Dans un signalement adressé lundi 17 avril au parquet national financier (PNF), auquel l'AFP et la cellule investigation de Radio France ont eu accès, des élus du comité social et économique (CSE) du Cosem dénoncent des faits pouvant être qualifiés d'abus de confiance, de prise illégale d'intérêt, d'escroquerie à la Sécurité sociale et de harcèlement moral, a détaillé leur avocat, Me Jérôme Karsenti.
Ce signalement est à l'analyse, a indiqué le PNF.
"Dans un contexte social tendu, les élus ont demandé pour la première fois à avoir les comptes de 2021 et ils ont constaté ce qu'ils considèrent comme des malversations financières", a rapporté l'un d'entre eux à l'AFP sous couvert d'anonymat.
La direction "n'entend pas faire de commentaires et fournira, le cas échéant, ses réponses à la justice si celle-ci devait être saisie", a-t-elle indiqué.
Le Cosem, "qui s'est toujours conformé à l'ensemble de ses obligations légales et réglementaires, prodigue des soins de qualité aux plus démunis sous le contrôle permanent de ses autorités de tutelle", a-t-elle ajouté.
L'association de santé à caractère non lucratif Coordination des oeuvres sociales et médicales (Cosem), qui emploie 1 400 salariés, est financée par des fonds publics - remboursements de la Sécurité sociale et subventions.

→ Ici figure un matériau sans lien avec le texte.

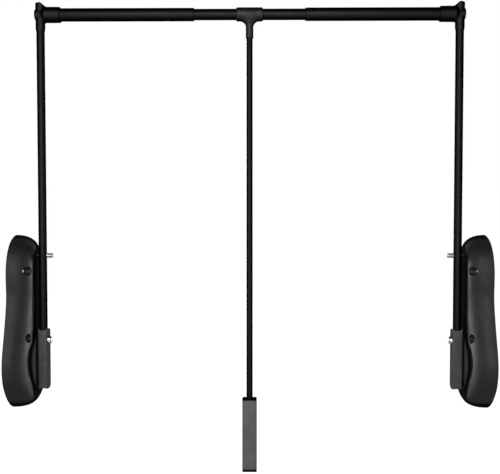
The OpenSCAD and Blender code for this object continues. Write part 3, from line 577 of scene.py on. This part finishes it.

Plus de 285 000€ de notes de frais en 2021 pour la famille dirigeante du Cosem
Cette structure est dirigée par un père, directeur général depuis 2010, et ses deux fils.
Les élus du CSE les soupçonnent d'appauvrir le Cosem "afin de servir leurs intérêts privés" et redoutent des conséquences sur les emplois.
Ils dénoncent notamment les salaires exorbitants versés au père et à ses fils, les emplois fictifs de leurs épouses et des notes de frais disproportionnées - plus de 285 000 euros pour trois personnes en 2021.
Ils pointent également l'achat d'une voiture de luxe et la rémunération par le Cosem d'agents travaillant pour des filiales.
"Les comptes ont révélé une vente de l'immobilier du Cosem par le dirigeant, à lui-même et ses deux fils, pour 26 millions d'euros. A ce jour, la somme n'a pas été réglée et rien ne le garantit", a expliqué l'élu du CSE.
La famille "a pris en tout 37 millions d'euros" au Cosem entre l'opération immobilière et des avances de trésorerie et "rien ne permet de recouvrer cette créance", selon lui.
"Nous sommes face à une famille qui s'est totalement approprié les murs et a créé des sociétés satellites" qui puisent dans les finances du Cosem, a-t-il ajouté.
Ces filiales ont été créées pour externaliser des activités auparavant assurées par le Cosem et qui lui sont désormais facturées.
Dans "ce dossier emblématique" avec des "salariés en souffrance", selon l'avocat des élus du CSE Me Karsenti, "l'argent public sert à enrichir les propriétaires et leur famille qui ont fait main basse sur cette institution parisienne historique".
Le Cosem revendique deux millions de consultations médicales et dentaires par an assurées par 700 praticiens
Pour l'avocat, l'Etat "se donne bonne conscience" en déléguant "ses missions de service public à des entités privées en matière de soin". Mais "en renonçant à ses missions de contrôle des subventions et aides versées", l'Etat permet "l'enrichissement facile des responsables".
La Caisse primaire d'assurance maladie (CPAM) de Paris indique avoir "signalé les faits au parquet de Paris le 7 avril en application de l'article 40 du code de procédure pénale" après avoir été alertée sur une "suspicion pour fraude concernant les centres de santé Cosem".
Ce signalement est à l'analyse, a indiqué le parquet.
Aucune plainte n'a été déposée pour l'instant car "il n'y a pas de préjudice financier identifié à ce stade pour l'Assurance maladie", selon l'organisme.
Néanmoins, "des investigations sur les remboursements effectués (...) aux centres Cosem sont en cours" et des "actions juridiques appropriées" pourraient être engagées selon l'issue des enquêtes interne et judiciaire.
Le Cosem, créé en 1945, revendique deux millions de consultations médicales et dentaires par an assurées par 700 praticiens dans une quinzaine de centres en Île-de-France et en province, selon son site internet.